For the moment, reunions are scheduled to be held from Feb. 20-25. If held, the reunions would be the first since 2010, when the humanitarian program was halted amid souring relations. The ties remained strained later that year, as the South curtailed trade and humanitarian aid to the North and the North attacked a South Korean island with artillery. The North further rattled the region by launching a long-range rocket in December 2012 and conducting its third nuclear test last February. When the United Nations Security Council tightened sanctions, the country lashed out with threats of nuclear war.
The North’s agreement to allow for family reunions was unusual because of its timing. North Korea has often refused to discuss or has even canceled talks for such reunions when the South and the United States have staged joint military drills. A new set of joint drills is scheduled to begin Feb. 24. The North did threaten to cancel the visits again last week unless the exercises were called off, denouncing them as a rehearsal for invasion. North Korea has toned down its threats since last year, and in his New Year’s Day speech, Mr. Kim said he wanted to improve relations with the South. Responding to South Korea’s demand that it prove its sincerity with action, North Korea agreed last week to hold reunions this month in which hundreds of older Koreans would be allowed to meet their relatives for the first time since the three-year Korean War ended in 1953.

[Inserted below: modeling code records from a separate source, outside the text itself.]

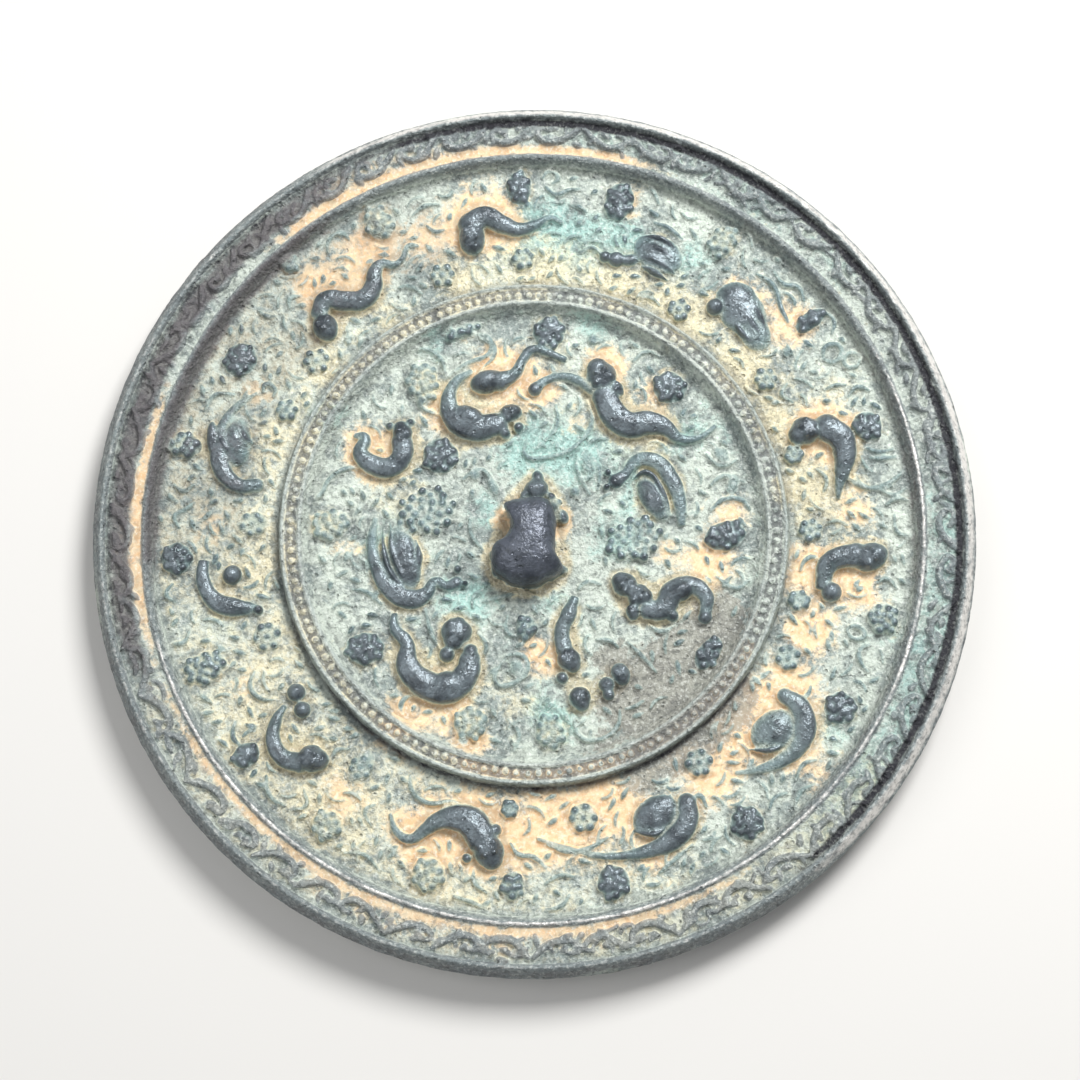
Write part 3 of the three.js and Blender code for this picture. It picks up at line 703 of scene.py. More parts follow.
# Beads of the ring between its two lines
ringBeads = {
    "count": 146,
    "size": 1.5,
    "radius": 46.65,
    "tallness": 1.1,
}


def carveRing():
    chance = random.Random(3)
    pieces = []
    for index in range(ringBeads["count"]):
        angle = 2 * math.pi * index / ringBeads["count"] + chance.uniform(-0.004, 0.004)
        radius = ringBeads["radius"] + chance.uniform(-0.1, 0.1)
        size = ringBeads["size"] * chance.uniform(0.8, 1.08)
        x, y = radius * math.cos(angle), radius * math.sin(angle)
        pieces.append(spot(x, y, plate["ringTroughHeight"], size, ringBeads["tallness"]))
    return pieces


# Scrolls of the rim's band
bandScrolls = {
    "count": 54,
    "height": 1.1,
    "width": 1.25,
    "curl": [                     # share of a step along the band, mm out from its line, share of the width
        (-0.1, 6.6, 0.7), (0.14, 4.6, 1), (0.42, 3.2, 1.1),
        (0.74, 3.6, 1), (0.84, 5.0, 0.8), (0.62, 5.6, 0.6),
    ],
}


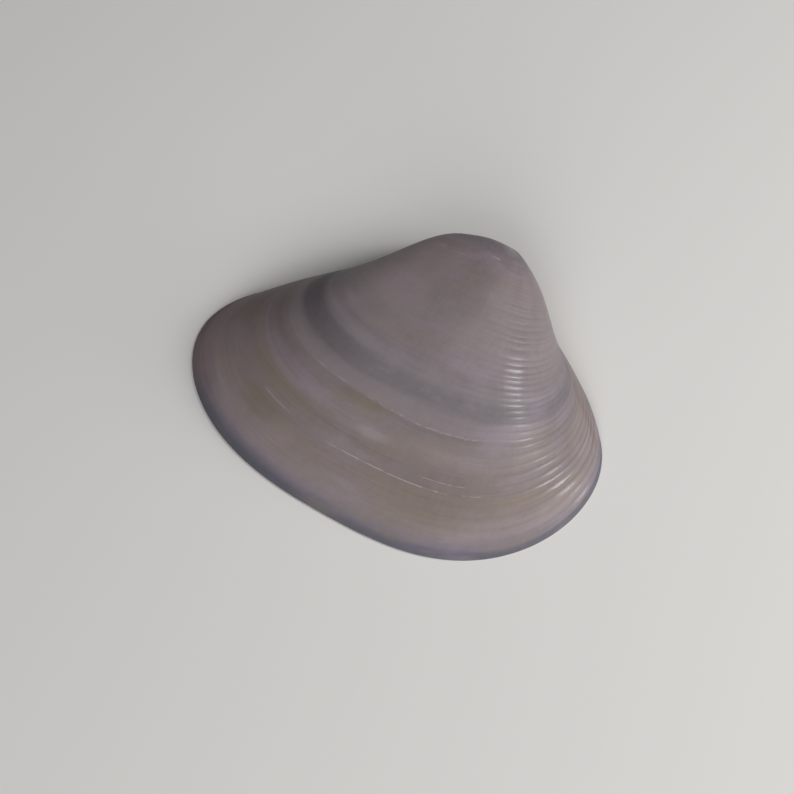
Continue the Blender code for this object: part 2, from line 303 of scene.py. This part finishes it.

South Korea rejected the demand, calling the war games defensive exercises. North Korea made its overture for a high-level meeting of officials days later. The North had threatened to cancel the reunions, blaming the annual joint military exercises with the United States that the South was scheduled to start on Feb. 24.
The representatives at the meeting are set to include Kim Kyu-hyun of South Korea, a career diplomat who holds the rank of vice cabinet minister in the administration of President Park Geun-hye, the Unification Ministry said in a statement on Tuesday. Mr. Kim’s office coordinates policies on North Korea and other neighbors. “We approach today’s talks with an intention of probing for opportunities to open a new relationship on the Korean Peninsula,” Kim Kyu-hyun, the South’s chief delegate, told reporters in Seoul before heading to Panmunjom on Wednesday.
Won Dong-yon, a veteran North Korean negotiator, will represent his country’s government during the talks at Panmunjom, where the truce that put an end to direct conflict in the three-year Korean War was signed in 1953. Mr. Kim, who holds the rank of a vice cabinet minister and is a deputy director at the national security office at the presidential Blue House, is the most senior South Korean to meet North Korean officials since Park Geun-hye was sworn in as South Korean president last February.
Mr. Kim said that although there was no predetermined agenda, he would focus on reaffirming the agreement on family reunions.
Talks to hold minister-level dialogue fell through last June when the two Koreas squabbled over protocol.
North Korea wanted the South to lift the economic sanctions it had imposed on the North after the sinking of the warship in 2010. It also wanted the South to let humanitarian aid, economic investments and tourists from the South flow once more into North Korea.
Last month, President Park indicated that she would increase humanitarian aid and provide some development assistance for the North if Pyongyang agreed to ease tensions through the reunions and other good-will gestures.
During her election campaign, Ms. Park also envisioned building a “world peace park” inside the Demilitarized Zone, a heavily armed strip of separating the two Koreas. She also mentioned the long-held South Korean dream of linking its railroads to China and Russia through North Korea.
Yet Seoul and Washington insist that any significant aid or investment should be preceded by progress in ending the North’s nuclear weapons program.